→ **What you will do**
Write out every line of the material exactly as it appears.
= = = =
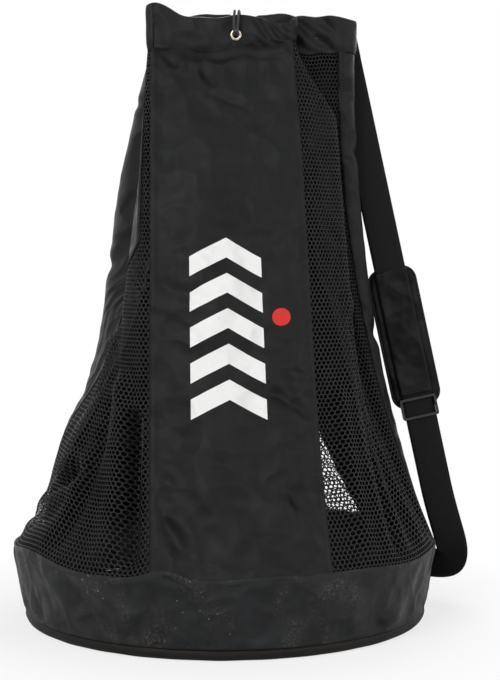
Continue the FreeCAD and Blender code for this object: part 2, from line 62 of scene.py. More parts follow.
def newMaterial(name, colour, roughness, **sockets):
    material = bpy.data.materials.new(name)
    material.use_nodes = True
    shader = material.node_tree.nodes["Principled BSDF"]
    shader.inputs["Base Color"].default_value = (*colour, 1)
    shader.inputs["Roughness"].default_value = roughness
    for socket, value in sockets.items():
        shader.inputs[socket.replace("_", " ")].default_value = value
    return material


def addNode(owner, kind, inputs=None, **settings):
    # the owner is a material or the world
    node = owner.node_tree.nodes.new(kind)
    for setting, value in settings.items():
        setattr(node, setting, value)
    for socket, value in (inputs or {}).items():
        if isinstance(value, bpy.types.NodeSocket):
            owner.node_tree.links.new(value, node.inputs[socket])
        else:
            node.inputs[socket].default_value = value
    return node


def shaderOf(material):
    return material.node_tree.nodes["Principled BSDF"]


def plug(material, output, socket):
    material.node_tree.links.new(output, shaderOf(material).inputs[socket])


def coordinates(material, kind):
    return addNode(material, "ShaderNodeTexCoord").outputs[kind]


def calc(owner, operation, first, second=0.0, third=0.0):
    return addNode(owner, "ShaderNodeMath", {0: first, 1: second, 2: third}, operation=operation).outputs[0]


def bands(material, vector, direction, period):
    wave = addNode(material, "ShaderNodeTexWave", {"Vector": vector, "Scale": 0.31416 / period},
                   bands_direction=direction)
    return wave.outputs["Fac"]


def cloudy(material, vector, size, detail=3.0, low=0.3, high=0.7):
    # soft patches of about this size, from 0 to 1
    texture = addNode(material, "ShaderNodeTexNoise", {"Vector": vector, "Scale": 1 / size, "Detail": detail})
    spread = addNode(material, "ShaderNodeMapRange", {"Value": texture.outputs["Fac"], "From Min": low,
                                                       "From Max": high})
    return spread.outputs["Result"]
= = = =
→ **The reply**
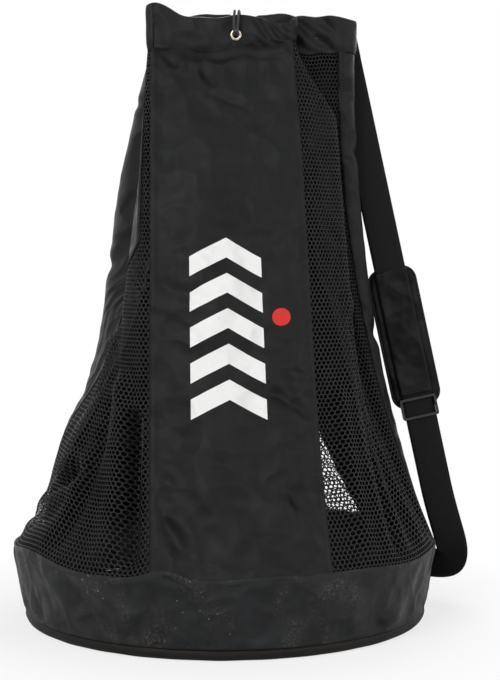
Continue the FreeCAD and Blender code for this object: part 2, from line 62 of scene.py. More parts follow.
def newMaterial(name, colour, roughness, **sockets):
    material = bpy.data.materials.new(name)
    material.use_nodes = True
    shader = material.node_tree.nodes["Principled BSDF"]
    shader.inputs["Base Color"].default_value = (*colour, 1)
    shader.inputs["Roughness"].default_value = roughness
    for socket, value in sockets.items():
        shader.inputs[socket.replace("_", " ")].default_value = value
    return material


def addNode(owner, kind, inputs=None, **settings):
    # the owner is a material or the world
    node = owner.node_tree.nodes.new(kind)
    for setting, value in settings.items():
        setattr(node, setting, value)
    for socket, value in (inputs or {}).items():
        if isinstance(value, bpy.types.NodeSocket):
            owner.node_tree.links.new(value, node.inputs[socket])
        else:
            node.inputs[socket].default_value = value
    return node


def shaderOf(material):
    return material.node_tree.nodes["Principled BSDF"]


def plug(material, output, socket):
    material.node_tree.links.new(output, shaderOf(material).inputs[socket])


def coordinates(material, kind):
    return addNode(material, "ShaderNodeTexCoord").outputs[kind]


def calc(owner, operation, first, second=0.0, third=0.0):
    return addNode(owner, "ShaderNodeMath", {0: first, 1: second, 2: third}, operation=operation).outputs[0]


def bands(material, vector, direction, period):
    wave = addNode(material, "ShaderNodeTexWave", {"Vector": vector, "Scale": 0.31416 / period},
                   bands_direction=direction)
    return wave.outputs["Fac"]


def cloudy(material, vector, size, detail=3.0, low=0.3, high=0.7):
    # soft patches of about this size, from 0 to 1
    texture = addNode(material, "ShaderNodeTexNoise", {"Vector": vector, "Scale": 1 / size, "Detail": detail})
    spread = addNode(material, "ShaderNodeMapRange", {"Value": texture.outputs["Fac"], "From Min": low,
                                                       "From Max": high})
    return spread.outputs["Result"]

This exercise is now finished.